Minnesota House Dist. 29a
The Forbes website recently let our secret slip to the rest of the world: Wright County is a great place to live and get an education.
Forbes.com listed Delano as No. 1 in its nationwide “Best Schools for Your Housing Buck” rankings. I believe a number of other towns in District 29A would fare similarly well, but strict criteria used in the study might have eliminated them from consideration.
In any case, congratulations to Delano. This is a place where our children can receive a quality education, yet the cost of housing is relatively affordable. But, before we get too far ahead of ourselves, there are some key areas where we can do even better. For example, we can do more to match the workforce training our citizens receive with demands of the workforce.

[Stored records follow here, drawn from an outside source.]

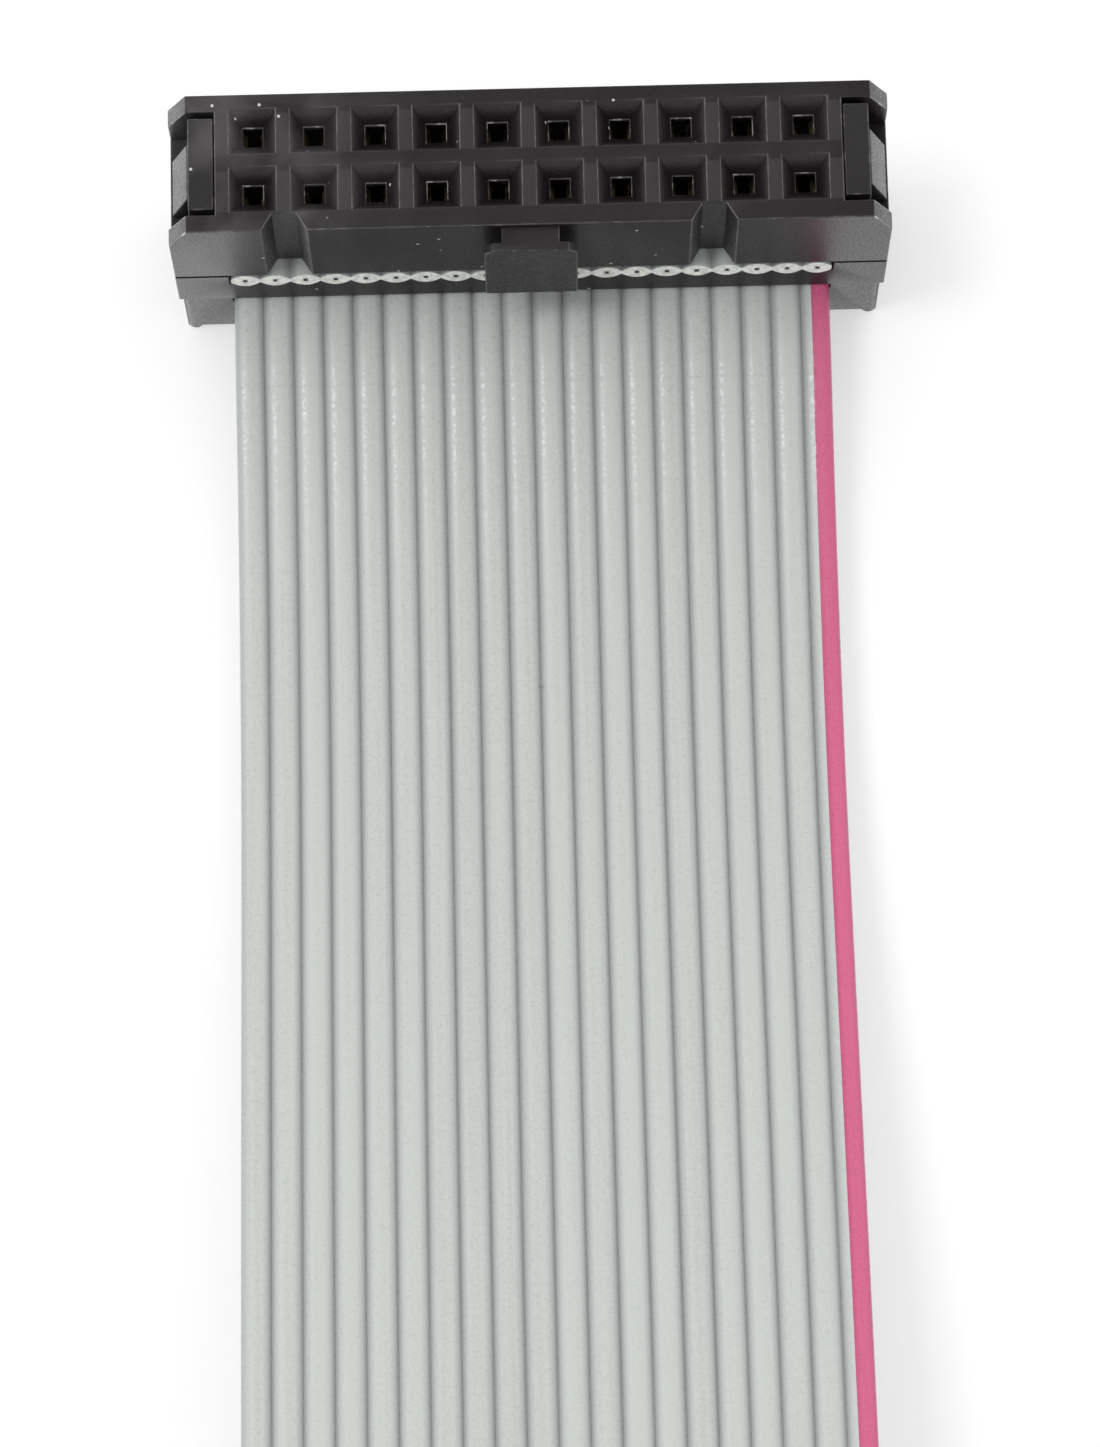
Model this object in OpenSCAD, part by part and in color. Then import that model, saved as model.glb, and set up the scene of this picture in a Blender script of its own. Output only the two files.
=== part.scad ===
// Twenty-way flat ribbon cable with a moulded socket connector pressed on each end.
// X runs along the connectors, the ribbon leaves the near one towards -Y, and the
// sockets open upwards. The origin is under the middle of the near connector.

/* [Contact grid] */
// Number of contact columns in each connector
columns = 10; // [6:1:12]
// Spacing of the contact columns and rows, twice the spacing of the wires
pitch = 2.54; // [2.5:0.01:2.6]
// How far the contact rows stand behind the middle of the body
row_shift = 0.1; // [0:0.05:0.2]

/* [Socket body] */
// Height of the socket body above the ribbon
body_h = 5.6; // [5.4:0.1:6.5]
// Width of body and cover, front to back
body_w = 6.0; // [5.9:0.1:6.6]
// Width of the bevel at each end of the mating face
end_bevel_w = 0.8; // [0.5:0.05:0.9]
// Height of the bevel at each end of the mating face
end_bevel_h = 1.6; // [1:0.1:2.2]
// Width of each square lead-in at the mating face
funnel_w = 1.98; // [1.8:0.02:2.1]
// Depth of each lead-in
funnel_h = 0.8; // [0.6:0.05:1.1]
// Width of each square pin hole
pin_hole = 0.82; // [0.75:0.01:0.95]
// Thickness of the wall that the pin holes pass through
pin_wall = 0.3; // [0.25:0.05:0.4]
// Width of the chamber round each contact, along the row
chamber_w = 1.9; // [1.8:0.02:2]
// Width of the chamber round each contact, across the rows
chamber_l = 1.7; // [1.6:0.02:1.8]

/* [Front wall] */
// Width of a front notch at its back
notch_back = 1.0; // [0.8:0.05:1.2]
// Width of a front notch at the front face
notch_front = 1.9; // [1.6:0.05:2.2]
// Depth of a front notch
notch_depth = 0.73; // [0.5:0.01:0.75]
// Width of the key's front plate
key_w = 3.85; // [3.5:0.05:4.2]
// How far the key stands out of the front face
key_proud = 1.05; // [0.9:0.05:1.2]
// Thickness of the key's front plate
key_plate = 0.4; // [0.3:0.05:0.5]
// Width of the stem that carries the key's plate
key_stem = 2.4; // [2:0.05:2.8]
// How far the key ends below the mating face
key_drop = 0.3; // [0.2:0.05:0.5]
// Width of the slanted upper corners of the key's plate
key_corner = 0.35; // [0.2:0.05:0.5]

/* [Cover] */
// Thickness of the cover between the two layers of ribbon
cover_web = 1.9; // [1.8:0.05:2.2]
// Depth of the cover's pockets for the tips of the wire forks
fork_pocket = 0.5; // [0.4:0.05:0.6]
// Wall between the end of the ribbon's recess and the slot for a latch arm
arm_wall = 0.255; // [0.2:0.005:0.4]
// Thickness of a latch arm
arm_t = 1.05; // [0.9:0.05:1.1]
// Width of a latch arm, front to back
arm_w = 4.0; // [3.6:0.05:4.1]
// How far a latch arm stands in from the end of the connector
arm_inset = 0.9; // [0.85:0.01:1]
// Clear space in front of and behind a latch arm
arm_side_gap = 0.25; // [0.15:0.05:0.3]
// How far the latch hook stands out of its arm
hook_reach = 0.8; // [0.6:0.05:0.85]
// Width of the latch hook, front to back
hook_w = 2.4; // [2:0.05:2.8]
// Height of the hook from its catch to the top of its slope
hook_h = 2.2; // [1.8:0.05:2.4]
// Height of the upright lip at the hook's catch
hook_lip = 0.25; // [0.15:0.05:0.4]
// How far the hook still stands out at the top of its slope
hook_nose = 0.1; // [0.05:0.05:0.2]
// Height of the bar across the end slot that the hook holds on to
keeper_h = 2.4; // [2:0.05:2.6]

/* [Strain relief] */
// Thickness of the bar that grips the ribbon under the cover
bar_h = 3.0; // [2.6:0.05:3.6]
// How much shorter than the cover the bar is, at each end
bar_inset = 0.15; // [0.1:0.05:0.4]
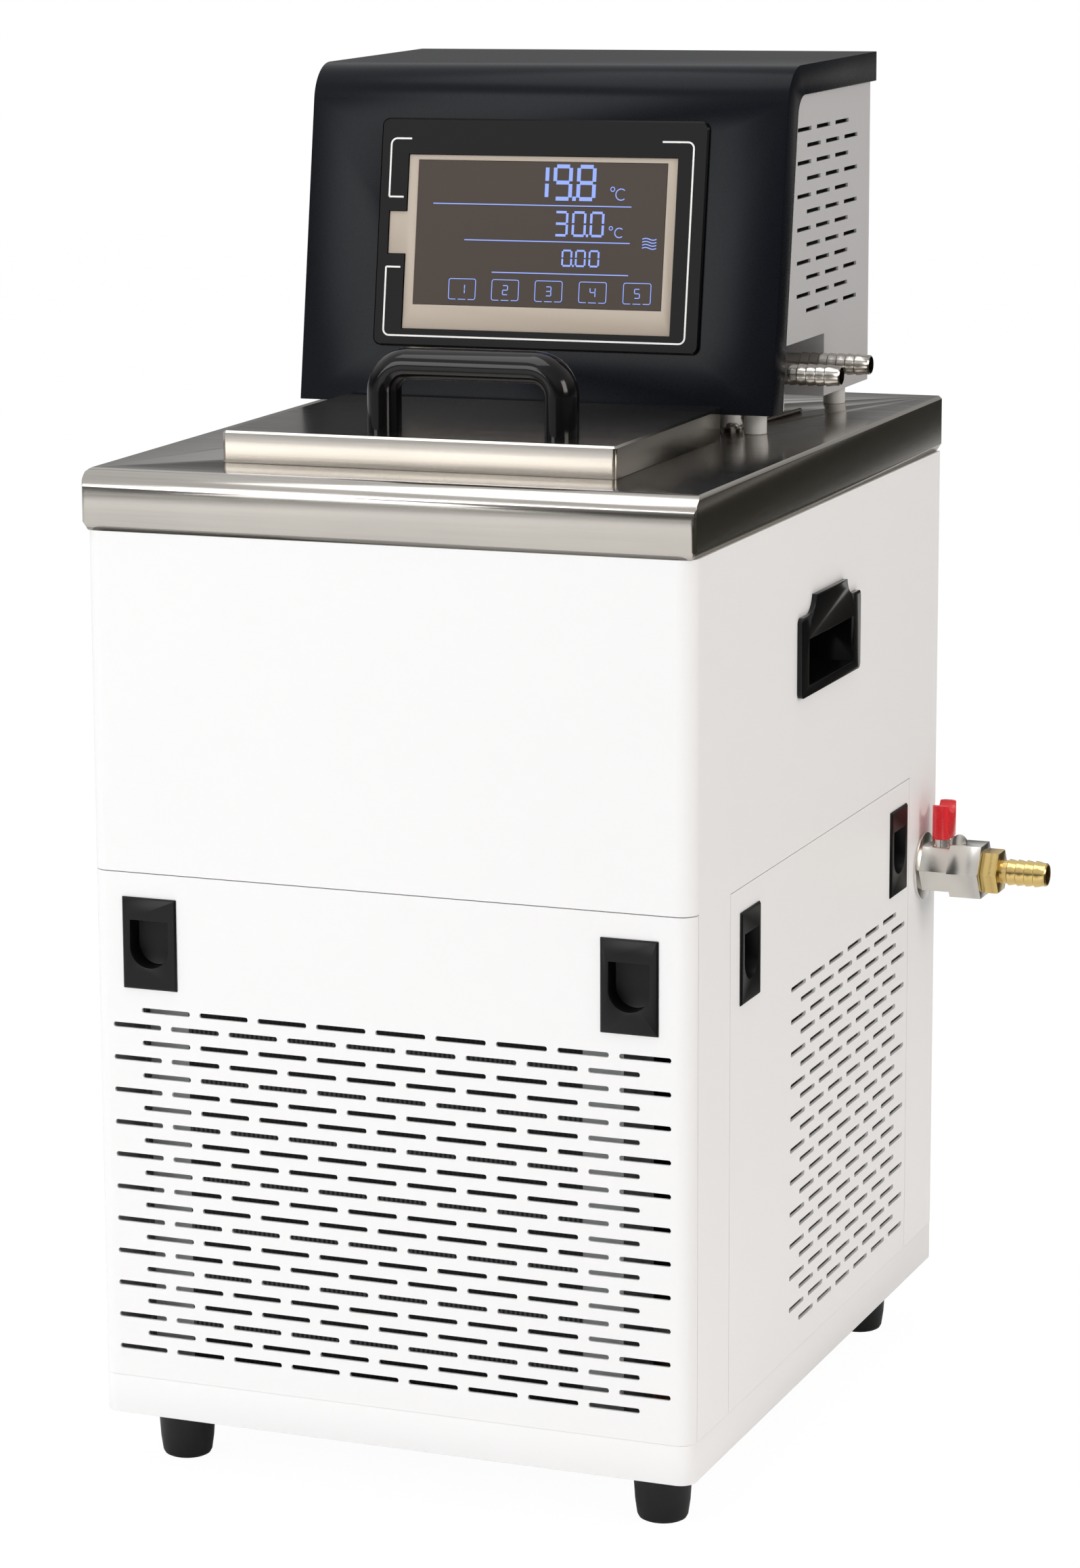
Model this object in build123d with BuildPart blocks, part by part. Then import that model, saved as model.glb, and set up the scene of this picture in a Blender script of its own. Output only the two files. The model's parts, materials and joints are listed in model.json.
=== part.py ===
from build123d import *
import math
import os

# Recirculating chiller: a sheet-metal cabinet on rubber feet, a bath under a lid, a control head behind it.
# Origin on the floor under the middle of the cabinet. +X is the side with the drain tap, -Y is the front.

# Cabinet, from the floor up
body_width = 300
body_depth = 386
corner_radius = 8
sheet = 1.5
foot_height = 30
tray_height = 19.5
lower_panel_height = 249
panel_seam = 0.5
cover_height = 162
deck_height = 28.5
flange = 12
panel_gap = 0.4
wrap_depth = 8

tray_top = foot_height + tray_height
tray_floor = foot_height + sheet
panel_top = tray_top + lower_panel_height
cover_bottom = panel_top + panel_seam
cover_top = cover_bottom + cover_height
deck_top = cover_top + deck_height
front_y = -body_depth / 2
back_y = body_depth / 2
side_x = body_width / 2

# Feet
foot_top_radius = 14
foot_tip_radius = 11.5
foot_round = 5
foot_round_inset = 1
foot_side_inset = 27
foot_end_inset = 38

foot_x = side_x - foot_side_inset
foot_y = back_y - foot_end_inset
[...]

A study conducted by the Minnesota Department of Employment and Economic Development provides some unsettling statistics regarding a skills gap in our state’s workforce. Close to half of the businesses that participated in the study indicated they had positions that were unfilled due to a lack of qualified applicants. More than half of the businesses surveyed expect the severity of this workforce shortage to increase, with 53 percent predicting a moderate or serious shortage. This is especially true in skilled production, where almost two-thirds of respondents predicted a moderate or serious shortage.
Our aging workforce will only magnify this issue, particularly as baby boomers retire and create job vacancies. We need to address our future from a number of angles, and a recent Minnesota Jobs Coalition forum I attended picked up the discussion.
One thing we must examine is how our society has placed increased emphasis on four-year institutions. Unfunded mandates on our schools and more emphasis on “teaching to the test” has put industrial arts on the back burner, exacerbating some workforce shortages.
Through the years, a stigma has been placed on our two-year vocational schools, too often seen as somewhere to go as a last resort. That is disappointing because not everyone fits the liberal arts mold. The world also needs plumbers, electricians, mechanics, construction workers, people with expertise in pneumatics and many more professions. And, yes, this also applies to photographers. I received a two-year postsecondary diploma and, 25 years later, still make a living with those skills I learned behind the camera. I went on to earn a master’s degree in photography, and learning remains a lifelong endeavor.
Is there a better way to market fast-tracking through a two-year school, gaining valuable skills and making a good living at a young age?
We also need our businesses to participate in this process by looking in the mirror. How can they make positions more attractive to potential workers? Can they provide more on-the-job training?
This only scratches the surface on this subject. Rep. Dean Urdahl, our district neighbor to the west, successfully authored legislation to create a 21-member task force to take a closer look. The group will offer recommendations this February for how to structurally redesign secondary and postsecondary education in the state to meet workforce demands. It will be interesting to see what recommendations the task force will issue.
One thing we know for sure is complacency is not an option in today’s highly competitive global market. High taxes already have Minnesota at a disadvantage, and we cannot afford to lose jobs to more hospitable states.
We should be working diligently to become a place where businesses can prosper and strengthen our tax base. It would help if we do more to match workforce training with workforce demands. That kind of improvement might even make list-makers like Forbes take note once again.